Sunday, January 27, 2013

Yellow Card



 A yellow card?  Isn’t that the first warning that you get in volleyball?  The warning before you are removed from the game?  Kelvin and I got the yellow card from Bonnie this morning.  I was eating breakfast and he was asking me questions.  The next thing I knew she had a piece of paper and was writing in big letters making a sign for us.  This is what it said.

Wait to talk until:

1.      you are closer to the listener
2.      you see they are attending to you
3.      you can’t say “what” or “pardon me” until (1) and (2) are attended to.

I was laughing so hard I didn’t know what to do.  Kelvin was smiling because I couldn’t be stopped in my laughter.

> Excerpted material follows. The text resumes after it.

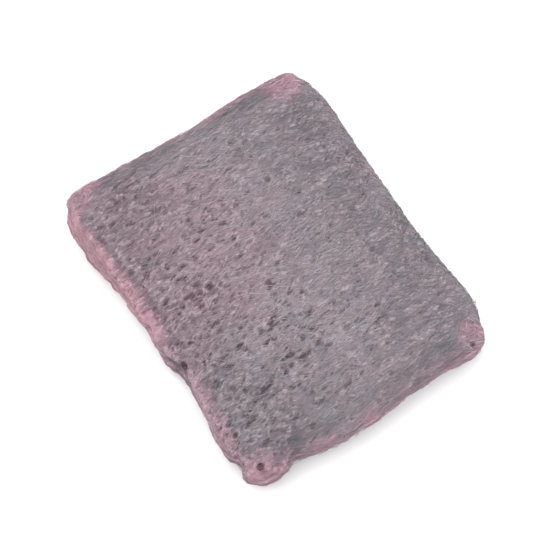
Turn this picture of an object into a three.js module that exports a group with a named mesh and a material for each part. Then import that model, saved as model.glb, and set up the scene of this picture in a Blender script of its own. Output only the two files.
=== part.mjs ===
// A soap-filled steel wool scouring pad, lying flat as it rests on a table.
//
// The pad is one piece: a ribbon of felted steel fibres folded once on itself, with pink soap pressed
// between its two halves. The fold is the full round edge at +X. At -X the ribbon's two cut ends meet in
// a lip with a slit between them, and along the two selvedges at +Y and -Y the halves meet in a crease.
// The fibres run along X, from the lip round the fold and back.
//
// Frame, in millimetres: +Z up, +Y along the fold and the lip, origin under the middle of the pad on the
// flat patch that it rests on.

import * as THREE from "three";
import { mergeVertices } from "three/addons/utils/BufferGeometryUtils.js";

// Driving dimensions.
const LENGTH = 80; // along the lip and the fold
const WIDTH = 65; // from the lip to the fold
const THICKNESS = 16; // from the table to the crown
const SLIT_HEIGHT = 7.2; // height of the slit and of the creases above the table

// How far the parting line between the two halves reaches in, behind the tips of its lips.
const LIP_SLIT = 4.8;
const SELVEDGE_CREASE = 1.8;

// Along one short stretch the upper lip is pulled back, and the lower lip shows in front of it.
const NICK_AT = -8; // its middle, measured from the middle of the lip
const NICK_REACH = 5.5; // either way from its middle
const NICK_DEPTH = 1.8;
const NICK_FROM = 9; // height from which it closes up again, and where it has closed
const NICK_TO = 12.4;

// The felt is uneven: the rim wanders, the faces swell and the corners of the upper half sag.
const RIM_WANDER = 0.3;
const FACE_SWELL = 0.3;
const CORNER_SAG = 1.7;

const RIM_FACETS = 192; // facets round the rim

// The rim in plan, anticlockwise, as [x, y] in half widths and half lengths. The fold is a little hollow in
// the middle, and its corner at +Y is blunt. The selvedge at -Y bows out. The lip bows out towards +Y. A
// small lobe of felt, with a nick on either side, hangs out of the corner at -X -Y.
const RIM = [
  // the fold
  [0.966, 0.1],
  [0.975, 0.5],
  [0.98, 0.7],
  [0.94, 0.88],
  [0.86, 0.98],
  // the selvedge at +Y
  [0.73, 0.995],
  [0.1, 0.985],
  [-0.5, 0.987],
  [-0.9, 1.0],
  // the lip
  [-0.99, 0.965],
  [-1.06, 0.82],
  [-1.065, 0.68],
  [-1.015, 0.3],
  [-0.99, 0.08],
  [-1.02, -0.12],
  [-0.965, -0.32],
  [-1.015, -0.8],
  // the lobe
  [-0.955, -0.865],
  [-0.995, -0.915],
  [-0.92, -0.995],
  [-0.77, -1.02],
  [-0.68, -1.0],
  [-0.63, -0.972],
  // the selvedge at -Y
  [-0.56, -1.006],
  [-0.3, -1.038],
  [0.1, -1.028],
  [0.6, -1.005],
  [0.83, -1.015],
  // back to the fold
  [0.91, -0.97],
  [0.965, -0.88],
  [1.005, -0.78],
  [0.99, -0.55],
  [0.966, -0.25],
];

// Half-sections of the pad's rim, from the flat of the underside out to the rim and up to the edge of the
// face, as [distance in from the rim, height]. Both lists have the same number of points.
const SEAM_SECTION = [
  [9.0, 0.0],
  [5.0, 0.35],
  [2.8, 1.2],
  [1.5, 2.4],
  [0.8, 3.7],
  [0.55, 4.9],
  [0.8, 5.9],
  [1.5, 6.6],
  [1.7, SLIT_HEIGHT],
  [1.2, 7.7],
  [0.2, 8.3],
  [0.0, 9.2],
  [0.2, 10.3],
  [0.8, 11.3],
  [1.7, 11.9],
  [2.9, 12.2],
];
const FOLD_SECTION = [
  [9.0, 0.0],
  [5.2, 0.4],
  [3.3, 1.3],
  [1.9, 2.5],
  [1.0, 3.8],
  [0.35, 5.2],
  [0.1, 6.3],
  [0.02, 7.0],
  [0.0, 7.6],
  [0.02, 8.3],
  [0.15, 9.1],
  [0.4, 10.0],
  [0.85, 11.0],
  [1.5, 11.9],
  [2.3, 12.7],
  [3.4, 13.4],
];
const PARTING = SEAM_SECTION.findIndex((point) => point[1] === SLIT_HEIGHT);

// Rings of points on the flat of the underside and on the face: distances in from the rim, then shares
// of the way out from the middle.
const FACE_INSETS = [5.2, 8.5, 13.0];
const INNER_SHARES = [0.34, 0.0];

// The face's height at its edge, by the lip and by the fold. From there it swells up to the crown.
const FACE_EDGE_AT_LIP = 12.4;
const FACE_EDGE_AT_FOLD = 13.3;

// Smooth step from 0 to 1 between two values.
const smooth = (low, high, value) => THREE.MathUtils.smoothstep(value, low, high);

// Unevenness of the rim at a share of the way round it, between -1 and 1.
function wander(along, height) {
  const turns = 2 * Math.PI * along;
  const slow = Math.sin(11 * turns + 0.6 + 0.1 * height);
  const middling = Math.sin(23 * turns + 2.1 - 0.35 * height);
  const quick = Math.sin(41 * turns + 4.0 + 0.5 * height);
  return 0.45 * slow + 0.33 * middling + 0.22 * quick;
}

// Unevenness of the faces at a place in plan, between -1 and 1.
function swell(x, y) {
  const slow = Math.sin(0.13 * x + 0.07 * y + 1.1) * Math.sin(0.12 * y - 0.8);
  const quick = Math.sin(0.2 * x - 0.17 * y + 1.4);
  return 0.6 * slow + 0.4 * quick;
}

// Height of the face at a place in plan.
function faceHeight(x, y) {
  const across = x / (WIDTH / 2);
  const along = y / (LENGTH / 2);
  const edge = THREE.MathUtils.lerp(FACE_EDGE_AT_LIP, FACE_EDGE_AT_FOLD, smooth(-1, 1, across));
  const crown = Math.max(0, 1 - Math.abs(across) ** 3) * Math.max(0, 1 - Math.abs(along) ** 3.4);
  return edge + (THICKNESS - edge) * crown;
}

// How much the upper half is lowered or raised by its own unevenness.
function unevenness(x, y, height) {
  const inCorner = smooth(0.5, 1, Math.abs((x * y) / ((WIDTH / 2) * (LENGTH / 2))));
  const upper = Math.max(0, (height - SLIT_HEIGHT) / (THICKNESS - SLIT_HEIGHT));
  return upper * (FACE_SWELL * swell(x, y) - CORNER_SAG * inCorner);
}

// The half-section at one place on the rim, from the middle of the underside round to the crown.
function halfSection(rimPoint, along) {
  const atFold = smooth(0.66, 0.93, rimPoint.x / (WIDTH / 2));
  const atLip = smooth(0.85, 0.98, -rimPoint.x / (WIDTH / 2));
  const reach = rimPoint.length();
  const roughness = RIM_WANDER * (1 - 0.6 * atFold) * (1 + atLip);
  const partingDepth = (1 - atFold) * THREE.MathUtils.lerp(SELVEDGE_CREASE, LIP_SLIT, atLip);
  const nickDepth = atLip * NICK_DEPTH * (1 - smooth(0, NICK_REACH, Math.abs(rimPoint.y - NICK_AT)));

  const underside = INNER_SHARES.map((share) => [share, 0]).reverse();
  const edge = SEAM_SECTION.map(([seamInset, seamHeight], index) => {
    const [foldInset, foldHeight] = FOLD_SECTION[index];
    const height = THREE.MathUtils.lerp(seamHeight, foldHeight, atFold);
    const parting = index === PARTING ? partingDepth : 0;
    const nick = index > PARTING ? nickDepth * (1 - smooth(NICK_FROM, NICK_TO, height)) : 0;
    const inset = THREE.MathUtils.lerp(seamInset, foldInset, atFold) + parting + nick;
    const share = 1 - inset / reach;
    return [share + (smooth(0.75, 1, share) * roughness * wander(along, height)) / reach, height];
  });
  const face = FACE_INSETS.map((inset) => 1 - inset / reach)
    .concat(INNER_SHARES)
    .map((share) => [share, faceHeight(rimPoint.x * share, rimPoint.y * share)]);

  return [...underside, ...edge, ...face].map(([share, height]) => {
    const x = rimPoint.x * share;
    const y = rimPoint.y * share;
    return new THREE.Vector3(x, y, height + unevenness(x, y, height));
  });
}

// The pad starts as a plain turned drum with as many rows as the half-section has points. Each of its
// points then goes to its own place on the pad. LatheGeometry lists its points column by column.
function padGeometry() {
  const corners = RIM.map(([x, y]) => new THREE.Vector3((x * WIDTH) / 2, (y * LENGTH) / 2, 0));
  const rim = new THREE.CatmullRomCurve3(corners, true, "centripetal").getSpacedPoints(RIM_FACETS);
  const rows = INNER_SHARES.length + SEAM_SECTION.length + FACE_INSETS.length + INNER_SHARES.length;
  const drum = Array.from({ length: rows }, (_, row) => {
    const ends = row === 0 || row === rows - 1;
    return new THREE.Vector2(ends ? 0 : WIDTH / 2, row);
  });
  const geometry = new THREE.LatheGeometry(drum, RIM_FACETS);
  const position = geometry.getAttribute("position");
  for (let column = 0; column <= RIM_FACETS; column += 1) {
    const place = column % RIM_FACETS;
    const section = halfSection(rim[place], place / RIM_FACETS);
    section.forEach((point, row) => position.setXYZ(column * rows + row, point.x, point.y, point.z));
  }
  geometry.deleteAttribute("normal");
  geometry.deleteAttribute("uv");
  const closed = mergeVertices(geometry, 1e-4);
  closed.computeBoundingBox();
  const middle = closed.boundingBox.getCenter(new THREE.Vector3());
  closed.translate(-middle.x, -middle.y, 0);
  closed.computeVertexNormals();
  return closed;
}

// Dull grey steel fibre, tinted by the dried soap.
const soapedSteel = new THREE.MeshStandardMaterial({
  color: new THREE.Color(0x96898f),
  roughness: 0.7,
  metalness: 0.35,
});

const pad = new THREE.Mesh(padGeometry(), soapedSteel);
pad.name = "steel_wool_pad";

const part = new THREE.Group();
part.add(pad);

export default part;
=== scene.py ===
import math

import bpy
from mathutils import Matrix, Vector


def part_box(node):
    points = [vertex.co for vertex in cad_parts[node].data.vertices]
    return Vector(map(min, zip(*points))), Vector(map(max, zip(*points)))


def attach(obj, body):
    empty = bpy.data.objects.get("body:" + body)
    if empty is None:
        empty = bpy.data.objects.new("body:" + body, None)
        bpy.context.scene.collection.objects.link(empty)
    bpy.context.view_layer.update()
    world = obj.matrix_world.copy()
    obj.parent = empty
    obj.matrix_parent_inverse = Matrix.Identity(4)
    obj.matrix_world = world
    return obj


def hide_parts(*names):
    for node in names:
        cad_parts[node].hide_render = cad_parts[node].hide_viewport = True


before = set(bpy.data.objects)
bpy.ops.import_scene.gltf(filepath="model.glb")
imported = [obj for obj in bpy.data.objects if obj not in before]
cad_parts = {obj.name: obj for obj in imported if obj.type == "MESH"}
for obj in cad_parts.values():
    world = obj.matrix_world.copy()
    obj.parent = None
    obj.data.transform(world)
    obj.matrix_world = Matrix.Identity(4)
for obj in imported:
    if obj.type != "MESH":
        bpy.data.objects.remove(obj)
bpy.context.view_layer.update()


# The felt body. One ribbon of steel wool, pressed and folded once on itself, so that its mass is a
# dense grey felt. It is the ground that shows between the fibres lying on it, with painted shade
# darkening it in its pits, and it is stained pink by the soap where that has come through: at the lip,
# along the selvedges and in the corners.
MM = 0.001
FELT_VOXEL = 0.45 * MM
FELT_SINK = 0.25 * MM  # how far the felt lies below the tips of the fibres
FELT_RELIEF = 0.25 * MM
LUMP_SIZE = 2.0 * MM
PIT_DEPTH = 0.6 * MM
WIDE_PIT = 1.2 * MM  # sizes across the ribbon
NARROW_PIT = 0.75 * MM
PIT_CLUSTER = 7 * MM
FELT_DARK = (0.07, 0.052, 0.059, 1.0)
FELT_GREY = (0.34, 0.288, 0.32, 1.0)
PINK_DARK = (0.22, 0.10, 0.13, 1.0)
FELT_PINK = (0.50, 0.31, 0.365, 1.0)

lowest, highest = (Vector(corner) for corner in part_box("steel_wool_pad"))
FOLD_RADIUS = 8.0 * MM
FOLD_X = highest.x - FOLD_RADIUS  # the line that the ribbon turns about
FOLD_Z = 7.6 * MM
LIP_X = lowest.x
LIP_Z = 9.2 * MM  # height of the upper lip's tip
HALF_LENGTH = highest.y

# The bead of soap along the lip thins out at the nick, and a groove runs behind it.
CLOT_SIZE = 3.6 * MM
BEAD_WHOLE = 3.4 * MM  # how far in from the lip the soap is whole
BEAD_END = 4.8 * MM  # and where it ends
SIDE_SOAP_WHOLE = 1.4 * MM  # the same, in from the selvedges
SIDE_SOAP_END = 3.8 * MM
GROOVE_IN = 4.6 * MM
GROOVE_REACH = 1.0 * MM  # either way from its middle
NICK_Y = -7 * MM

# Where soap has come through the faces, as (x, y, reach, strength).
STAINS = [
    (-20 * MM, 12 * MM, 34 * MM, 0.28),
    (-27.5 * MM, -38.5 * MM, 6.5 * MM, 0.85),
    (26 * MM, 40 * MM, 9 * MM, 1.0),
    (29 * MM, -38 * MM, 6 * MM, 0.8),
    (-31 * MM, 38 * MM, 7 * MM, 0.8),
    (-25.5 * MM, 41 * MM, 5.5 * MM, 0.9),
    (33 * MM, 9 * MM, 4 * MM, 0.25),
]

# Holes that go deeper into the upper half and are painted dark with the pits' painted shade, as (x, y,
# radius).
HOLES = [
    (-27.1 * MM, -36.8 * MM, 0.8 * MM),
    (27.2 * MM, -38.6 * MM, 0.6 * MM),
    (-29.4 * MM, -8.4 * MM, 0.9 * MM),
]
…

Bonnie knew how to up the ante on me and grabbed the paper back, writing, “Advice to you, free – next time $125 per hour”.  The last time I heard her give that kind of advice it was at a
Salmon Arm Work Fair where she had a booth.  That time a passer-by came into her booth to say that he had a rock solid marriage of 50 years, but found that they were fighting now.  She said, I will give you some free advice.  Don’t talk to your wife when her back is turned to you.  Don’t talk to her when the water is running for older people can’t hear with that noise in the background.  These are tips that will vastly improve your marriage.  This is your free advice.  Any more will cost you $125 an hour.

Now Kelvin and I have been given the yellow card, which advice I am going to attend to.  I am not in the position to get a huge bill from her.